The spec becomes the handshake that allows teams to move in parallel without blocking each other.


3. Better Change Management

When the spec is the source of truth:

  • Changes are explicit
  • Breaking changes are visible
  • Versioning becomes deliberate

Instead of discovering incompatibilities at runtime, you catch them during review.


4. Tooling and Automation

Spec-First Development unlocks automation:

  • Client SDK generation
  • Server stubs
  • Contract tests
  • Validation and linting
  • Documentation sites

This reduces repetitive work and enforces consistency automatically.


A Typical Spec-First Workflow

  1. Design the spec

    • Define endpoints, schemas, or interfaces
    • Focus on behavior, not implementation
  2. Review and align

    • Product, frontend, backend, and QA review the spec
  3. Lock the contract

    • Changes go through review like code
  4. Generate artifacts

    • Mocks, stubs, clients, test fixtures
  5. Implement

    • Code is written to satisfy the spec
  6. Validate

    • Tests assert that implementation conforms to the spec

In this model, the spec is not documentation—it’s executable design.


Spec-First Is Not “Design Everything Up Front”

A common misconception is that Spec-First means heavy upfront planning.

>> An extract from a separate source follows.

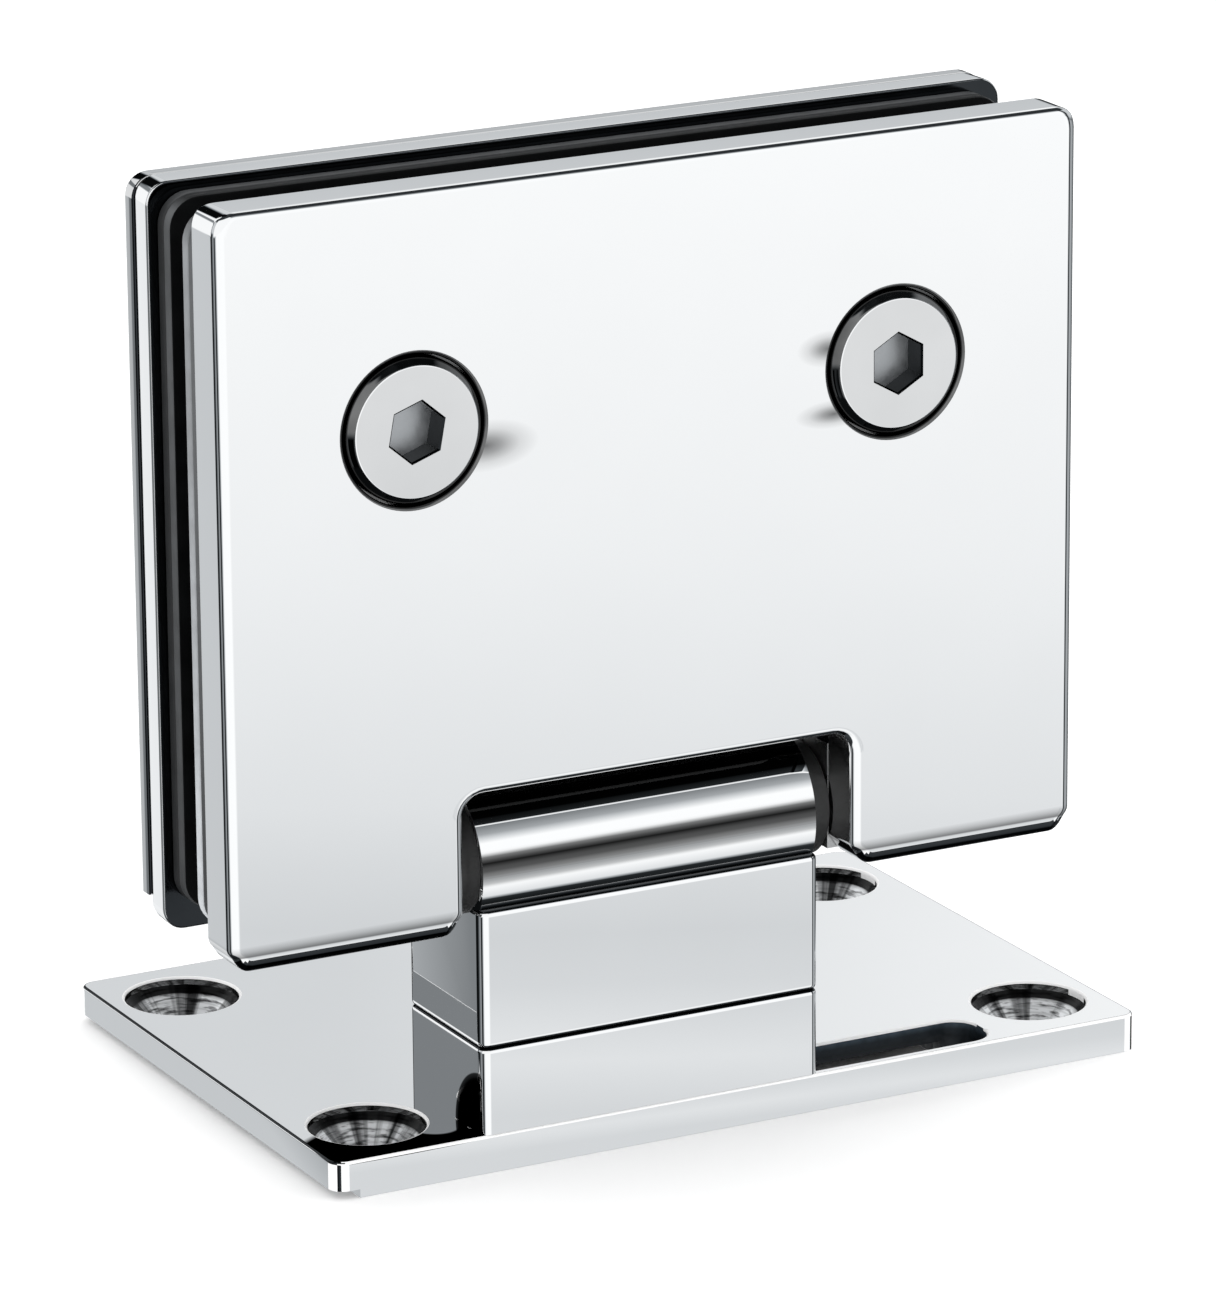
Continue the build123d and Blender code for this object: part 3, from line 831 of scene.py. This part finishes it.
# %% Foot
block_edge = {"width": 1.1 * mm, "segments": 7, "profile": 0.58}
low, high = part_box("foot_block")
foot = add_box("foot_block_polished", low, high)
bevel_where(foot, upright, **block_edge)
bevel_where(foot, at_height(high.z), 0.5 * mm, 5, 0.6)
complete(foot, chrome, "block", "polished_chrome", "foot_block")
seam_z = high.z
# Painted shade: the foot's top rounding goes dark along the seam.
paint_where(foot, shaded_chrome, lambda place, normal: (
    normal.z > 0.5 and place.z > seam_z - 1 * mm
))
# Painted dark reflection on the foot's left side, darkest by its lower front corner.
foot_dark_reflection = plated("foot_side_chrome", 0.93, 0.955)
corner = distance_from(foot_dark_reflection, tuple(low), (100 * mm, 5.9 * mm, 6.2 * mm))
shade_over(foot_dark_reflection, corner, [(0, 0.01), (0.6, 0.02), (0.9, 0.08), (0.98, 0.16), (1.0, 1)], True)
paint_where(foot, foot_dark_reflection, lambda place, normal: normal.x < -0.95)

# %% [markdown]
# ## The knuckle
# The barrel is turned and joined to the upper block, because the real one is a single piece.
# Its bore is cut last.

# %% Knuckle
low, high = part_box("knuckle")
barrel_radius = 7.8 * mm
axis = Vector(((low.x + high.x) / 2, (low.y + high.y) / 2, high.z - barrel_radius))
half_block = (high.x - low.x) / 2
block_top = axis.z - 3.3 * mm
knuckle = add_box("knuckle_polished", low, (high.x, high.y, block_top))
bevel_where(knuckle, upright, **block_edge)
bevel_where(knuckle, at_height(low.z, block_top), 0.6 * mm, 5, 0.6)
end_radius, end_length = barrel_radius - 1.0 * mm, 0.35 * mm
barrel_rings = [
    (end_radius, -half_block), (barrel_radius, -half_block + end_length),
    (barrel_radius, half_block - end_length), (end_radius, half_block),
]
bore_rings = [(5.0 * mm, -20 * mm), (5.0 * mm, 20 * mm)]
combine(knuckle, turn_piece("barrel", barrel_rings, axis, (1, 0, 0), 192), "UNION")
combine(knuckle, turn_piece("cutter", bore_rings, axis, (1, 0, 0)))
complete(knuckle, chrome, "block", "polished_chrome", "knuckle")

# %% [markdown]
# ## Painted reflection bands of the barrel
# The barrel shows dark and bright bands of painted reflection along its length. Their heights are
# shares of the radius above the axis. The seam and the shoulder under the barrel are dark with
# painted shade.

# %% Barrel bands
# Painted shade in the seam under the knuckle and in the crease under the barrel.
paint_where(knuckle, shaded_chrome, lambda place, normal: (
    normal.z < -0.5 and place.z < low.z + 1 * mm
    or normal.z > 0.6 and near(place.z, block_top, 0.3 * mm)
))
# Painted reflection: the barrel's chrome darkens in bands by height above the axis.
barrel_height = number_math(barrel_reflection_bands, "SUBTRACT", own_place(barrel_reflection_bands)[3], axis.z)
shade_over(barrel_reflection_bands, barrel_height, [
    (barrel_radius * height, share) for height, share in (
        (-0.122, 1), (-0.072, 0.63), (-0.022, 0.54), (0.027, 0.24), (0.086, 0.09), (0.125, 0.072),
        (0.182, 0.009), (0.22, 0.074), (0.258, 0.185), (0.306, 0.92), (0.33, 1), (0.63, 1),
        (0.68, 0.02), (1, 0.01),
    )
], True)
paint_where(knuckle, barrel_reflection_bands, lambda place, normal: (
    near(math.hypot(place.y - axis.y, place.z - axis.z), barrel_radius, 0.02 * mm)
    and abs(normal.x) < 0.1 and place.z > block_top
))

# %% [markdown]
# ## The plates of the leaf
# All three plates share one outline: a rectangle with a notch for the knuckle and rounded
# corners. The notch is cut first, then the corner edges are rounded, and last the edge round
# the outer face gets its bevel.

# %% Outline of a plate
notch_half = 20.75 * mm
notch_top = 38.45 * mm
plate_corner = 2.2 * mm


def leaf_plate(name, low, high, square_feet=False):
    """A plate between two corners, notched, with rounded corners seen from the front."""
    piece = add_box(name, low, high)
    notch_low = (axis.x - notch_half, low[1] - 1 * mm, low[2] - 1 * mm)
    notch_high = (axis.x + notch_half, high[1] + 1 * mm, notch_top)
    combine(piece, add_box("cutter", notch_low, notch_high))
    bevel_where(
        piece,
        lambda a, b: along_depth(a, b) and not (square_feet and a.z < low[2] + 1 * mm),
        plate_corner, 8,
    )
    return piece


print("notch in mm", round(2 * notch_half / mm, 2), "wide, up to", round(notch_top / mm, 2))

# %% [markdown]
# ## The front plate
# Its rounding is wider than it is deep. So the plate is scaled first, bevelled by an even
# 1 mm, and scaled back. Then the rounding of the foot is made taller and that of the top lower.

# %% Front plate
low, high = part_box("front_plate")
front_y, plate_foot = low.y, low.z
front_plate = leaf_plate("front_plate_polished", low, high)
bevel_where(front_plate, at_depth(high.y), 0.25 * mm, 2)
rounding = Vector((1.3, 0.8, 0.85))
resize_where(front_plate, lambda place: True, [1 / share for share in rounding], low)
bevel_where(front_plate, at_depth(low.y), 1 * mm, 8, 0.56)
resize_where(front_plate, lambda place: True, rounding, low)


def restretch(piece, edge, upward, old, new, far):
    """Give the rounding along a level edge another height, and even the change out until far."""
    ease = (far - new) / (far - old)
    stretch = new / (new - far + far * ease)
    resize_where(
        piece, lambda place: (place.z - edge) * upward < far, (1, 1, ease),
        (0, 0, edge + upward * far),
    )
    resize_where(
        piece, lambda place: (place.z - edge) * upward < new + 0.001 * mm, (1, 1, stretch),
        (0, 0, edge + upward * new),
    )


bevel_height, eased_height = 0.85 * mm, 2.6 * mm
restretch(front_plate, low.z, 1, bevel_height, 1.5 * mm, eased_height)
restretch(front_plate, high.z, -1, bevel_height, 0.6 * mm, eased_height)

# %% [markdown]
# ## Counterbores
# Two stepped holes take the heads of the clamp screws. Their rims are softened as well.

# %% Counterbores of the front plate
screw_z = plate_foot + 49.5 * mm
screw_places = {"left": axis.x - 25.3 * mm, "right": axis.x + 25.3 * mm}
sunk_radius = 7.2 * mm
sunk_rings = [
    (sunk_radius, -2 * mm), (sunk_radius, 2.8 * mm), (4.2 * mm, 2.8 * mm), (4.2 * mm, 8 * mm),
]
for x in screw_places.values():
    combine(front_plate, turn_piece("cutter", sunk_rings, (x, front_y, screw_z), (0, 1, 0)))


def from_screw(place):
    """The distance from the axis of the nearest clamp screw."""
    return min(math.hypot(place.x - x, place.z - screw_z) for x in screw_places.values())


def screw_rim(a, b):
    """True for the short edges round a counterbore."""
    short = (a - b).length < 1 * mm
    return at_depth(front_y)(a, b) and short and near(from_screw(a), sunk_radius, 0.05 * mm)


print("screw rims", bevel_where(front_plate, screw_rim, 0.38 * mm, 4))
complete(front_plate, plate_chrome, "leaf", "polished_chrome", "front_plate")

# %% [markdown]
# ## Painted reflections on the front plate
# The photo shows soft dark reflections of the screw heads beside the screws and a dark line above
# the foot's rounding. Both are painted reflections, and so is the black band on the rounding.

# %% Painted screw reflections and foot line
beside_left = screw_places["left"] + sunk_radius
beside_right = screw_places["right"] - sunk_radius
screw_reflections = (  # x, z, half width and half height
    (beside_left, screw_z - 2.4 * mm, 5.6 * mm, 2.5 * mm),
    (beside_right, screw_z + 2.2 * mm, 3.4 * mm, 1.8 * mm),
    (beside_right + 0.6 * mm, screw_z - 4.2 * mm, 4.2 * mm, 1.4 * mm),
)
# Painted reflections: soft dark patches beside the screws.
for x, z, half_width, half_height in screw_reflections:
    screw_reflection = distance_from(plate_chrome, (x, front_y, z), (half_width, 1, half_height))
    shade_over(plate_chrome, screw_reflection, [(0, 0.2), (0.3, 0.42), (0.65, 0.8), (1, 1)])
# Painted dark reflection: a dark line just above the foot's rounding.
foot_reflection_line = ((0, 1), (1.45, 1), (1.6, 0.28), (2.1, 0.7), (2.6, 1))
shade_over(plate_chrome, own_place(plate_chrome)[3], [
    (plate_foot + height * mm, share) for height, share in foot_reflection_line
])
# Painted shade with streaks of painted reflection on the rims of the counterbores.
paint_where(front_plate, painted_shade_ring, lambda place, normal: (
    from_screw(place) < 7.575 * mm and place.y > front_y + 0.002 * mm
))
# Painted dark reflection: a black band along the foot's rounding.
paint_where(front_plate, shaded_chrome, lambda place, normal: (
    place.z < plate_foot + 1.3 * mm and normal.z < -0.09 and normal.y < -0.1
))

# %% [markdown]
# ## The rear plate
# It carries the two seats that hold the ends of the pin, and a boss for each clamp screw. Its
# outer side is drawn in a little, as the photo shows.

# %% Rear plate
low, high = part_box("rear_plate")
rear_inner = high.y - 3.1 * mm
rear_plate = leaf_plate("rear_plate_polished", (low.x, rear_inner, low.z), high)
bevel_where(rear_plate, at_depth(high.y), 0.2 * mm, 3)
bevel_where(rear_plate, at_depth(rear_inner), 0.25 * mm, 3)
draft = 1 - 0.18 * mm / ((high.x - low.x) / 2)
resize_where(
    rear_plate, lambda place: place.y > high.y - 0.3 * mm, (draft, 1, 1), (axis.x, high.y, 0)
)
groove_rings = [(4.02 * mm, -40 * mm), (4.02 * mm, 40 * mm)]
for side in (-1, 1):
    seat_x = sorted((axis.x + side * notch_half, axis.x + side * 36.35 * mm))
    seat_low = (seat_x[0], axis.y, low.z + 0.5 * mm)
    seat_high = (seat_x[1], rear_inner + 0.5 * mm, 36.0 * mm)
    seat = add_box("seat", seat_low, seat_high)
    combine(seat, turn_piece("cutter", groove_rings, axis, (1, 0, 0)))
    combine(rear_plate, seat, "UNION")
boss_rings = [(5.4 * mm, 0), (5.4 * mm, 3 * mm)]
for x in screw_places.values():
    boss = turn_piece("boss", boss_rings, (x, rear_inner - 2.4 * mm, screw_z), (0, 1, 0))
    combine(rear_plate, boss, "UNION")
complete(rear_plate, chrome, "leaf", "polished_chrome", "rear_plate")
# Painted shade on the faces that look towards the front plate and along the seam with the cover.
paint_where(rear_plate, shaded_chrome, lambda place, normal: (
    normal.y < -0.9 or place.y > high.y - 0.2 * mm and 0.3 < abs(normal.x) < 0.99
))

# %% [markdown]
# ## The rear cover
# It is the last layer of the leaf. Its foot keeps square corners.

# %% Rear cover
low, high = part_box("rear_cover")
rear_cover = leaf_plate("rear_cover_polished", low, high, square_feet=True)
bevel_where(rear_cover, at_depth(high.y), 0.35 * mm, 4)
bevel_where(rear_cover, at_depth(low.y), 0.2 * mm, 2)
complete(rear_cover, cover_chrome, "leaf", "polished_chrome", "rear_cover")
# Painted shade along the seam with the rear plate.
paint_where(rear_cover, shaded_chrome, lambda place, normal: (
    place.y < low.y + 0.2 * mm and 0.3 < abs(normal.x) < 0.99
))

# %% [markdown]
# ## The clamp screws
# Each has a low round head in a counterbore, with a rounded rim and a hexagon socket.

# %% Clamp screws
socket_floor = finish("socket_floor", 1.0, (grey(0.36, 0.03), grey(0.6, 0.03)), 900.0, 0.35, 0.5)
# Painted shade: the walls of the hexagon socket are nearly black.
shaded_socket_wall = finish("shaded_socket_wall", 1.0, (grey(0.01, 0.1), grey(0.04, 0.1)), 500.0, 0.1, 0.2)
socket_turn = {"left": 19.4, "right": 30.0}  # how each socket stands in the photo
head_y = front_y - 0.6 * mm
head_rings = [
    (6.18 * mm, 0), (6.28 * mm, 0.04 * mm), (6.42 * mm, 0.2 * mm), (6.66 * mm, 0.42 * mm),
    (6.86 * mm, 0.62 * mm), (7.0 * mm, 1.0 * mm), (7.0 * mm, 3.4 * mm), (4.0 * mm, 3.4 * mm),
    (4.0 * mm, 17.8 * mm),
]
corner_share = mm / 2 / math.cos(math.radians(30))  # from a key's size to its corner
socket_rings = [
    (5.6 * corner_share, -0.2 * mm), (5.3 * corner_share, 0.05 * mm),
    (5.0 * corner_share, 0.2 * mm), (5.0 * corner_share, 2.6 * mm),
]
for side, x in screw_places.items():
    screw = turn_piece(f"clamp_screw_{side}_turned", head_rings, (x, head_y, screw_z), (0, 1, 0))
    socket = turn_piece("cutter", socket_rings, (x, head_y, screw_z), (0, 1, 0), 6)
    only(socket)
    bpy.ops.object.mode_set(mode="EDIT")
    bpy.ops.mesh.select_all(action="SELECT")
    bpy.ops.transform.rotate(
        value=math.radians(socket_turn[side] + 30), orient_axis="Y",
        center_override=(x, head_y, screw_z),
    )
    bpy.ops.object.mode_set(mode="OBJECT")
    combine(screw, socket)
    complete(screw, chrome, "leaf", "polished_chrome", f"clamp_screw_{side}")
    paint_where(screw, head_chrome, lambda place, normal: (
        normal.y < -0.99 and place.y < front_y
    ))
    # Painted shade with streaks of painted reflection on the rounded rim of the head.
    paint_where(screw, painted_shade_ring, lambda place, normal: (
        from_screw(place) > 6.25 * mm and place.y < front_y + 4 * mm
    ))
    paint_where(screw, shaded_socket_wall, lambda place, normal: (
        from_screw(place) < 3.3 * mm and abs(normal.y) < 0.9 and place.y < front_y + 2.2 * mm
    ))
    paint_where(screw, socket_floor, lambda place, normal: (
        from_screw(place) < 3 * mm and normal.y < -0.9 and place.y > front_y
    ))

# %% [markdown]
# ## The gaskets
# Two thin layers of rubber line each plate. Their corners are rounder than the plates', and
# they stop short of the plates' edges.

# %% Gaskets
edge_tones = {  # the shares at the side, the upper corner, the top and the foot
    "front_gasket_outer": (0.14, 0.09, 0.012, 0.05),
    "front_gasket_inner": (0.34, 0.2, 0.012, 0.75),
    "rear_gasket_inner": (0.11, 0.14, 0.035, 0.07),
    "rear_gasket_outer": (0.035, 0.05, 0.1, 0.03),
}
opening_half = 36.85 * mm
front_extra = 0.75 * mm  # the front gaskets show beyond their plate
sleeve_rings = [(5.6 * mm, -1 * mm), (5.6 * mm, 3 * mm)]
for node_name, (side_tone, corner_tone, top_tone, foot_tone) in edge_tones.items():
    low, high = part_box(node_name)
    if node_name.startswith("front"):
        low.x, high.x = low.x - front_extra, high.x + front_extra
    gasket = add_box(f"{node_name}_soft", low, high)
    combine(gasket, add_box(
        "cutter", (axis.x - opening_half, low.y - 1 * mm, low.z - 1 * mm),
        (axis.x + opening_half, high.y + 1 * mm, notch_top + 1 * mm),
    ))
    bevel_where(gasket, along_depth, 3.0 * mm, 8)
    bevel_where(gasket, at_depth(low.y, high.y), 0.25 * mm, 3)
    for x in screw_places.values():
        combine(gasket, turn_piece("cutter", sleeve_rings, (x, low.y, screw_z), (0, 1, 0)))
    complete(gasket, rubber, "leaf", "gasket_rubber", node_name)
    edge_shades = (grey(0.55, 0.04), grey(1.0, 0.04))
    edge = finish(f"{node_name}_edge", 0.0, edge_shades, 500.0, 0.5, 0.8, 0.2)
    shade_over(edge, own_place(edge)[3], [
        (low.z, foot_tone), (low.z + 20 * mm, (foot_tone + side_tone) / 2),
        (high.z - 20 * mm, side_tone), (high.z - 3 * mm, side_tone),
        (high.z - 1.2 * mm, corner_tone), (high.z - 0.2 * mm, top_tone),
    ])
    roughen(edge, grain(edge, 700.0), 0.7, 0.15 * mm)
    paint_where(gasket, edge, lambda place, normal: abs(normal.y) < 0.8)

It doesn’t.

Good Spec-First teams:

  • Keep specs small and focused
  • Iterate on versions
  • Treat specs like code (diffs, reviews, history)

The goal is early clarity, not rigid over-engineering.


When Spec-First Shines

Spec-First Development works best when:

  • Multiple teams or clients are involved
  • APIs are public or long-lived
  • Backward compatibility matters
  • You expect independent implementations
  • Contracts matter more than internals

This is why it’s common in:

  • Platform teams
  • Microservices
  • SaaS APIs
  • SDK-driven products

When Spec-First May Be Overkill

Spec-First can slow you down when:

  • You’re exploring a problem space
  • Requirements change daily
  • You’re building a quick prototype
  • Only one developer consumes the interface

In early discovery phases, code-first experimentation can be faster. Many teams adopt a hybrid approach: explore first, formalize later.


Spec-First vs Spec-Driven

You’ll sometimes hear Spec-Driven Development used interchangeably. In practice:

  • Spec-First emphasizes order: spec before code
  • Spec-Driven emphasizes authority: spec as the contract

They describe the same philosophy from different angles.


Final Thoughts

Spec-First Development is fundamentally about respecting interfaces as products.

By defining contracts early:

  • You reduce rework
  • You enable collaboration
  • You scale teams more safely

It’s not about bureaucracy—it’s about clarity.

If your system has more than one consumer, more than one team, or more than one release cycle, Spec-First Development is worth serious consideration.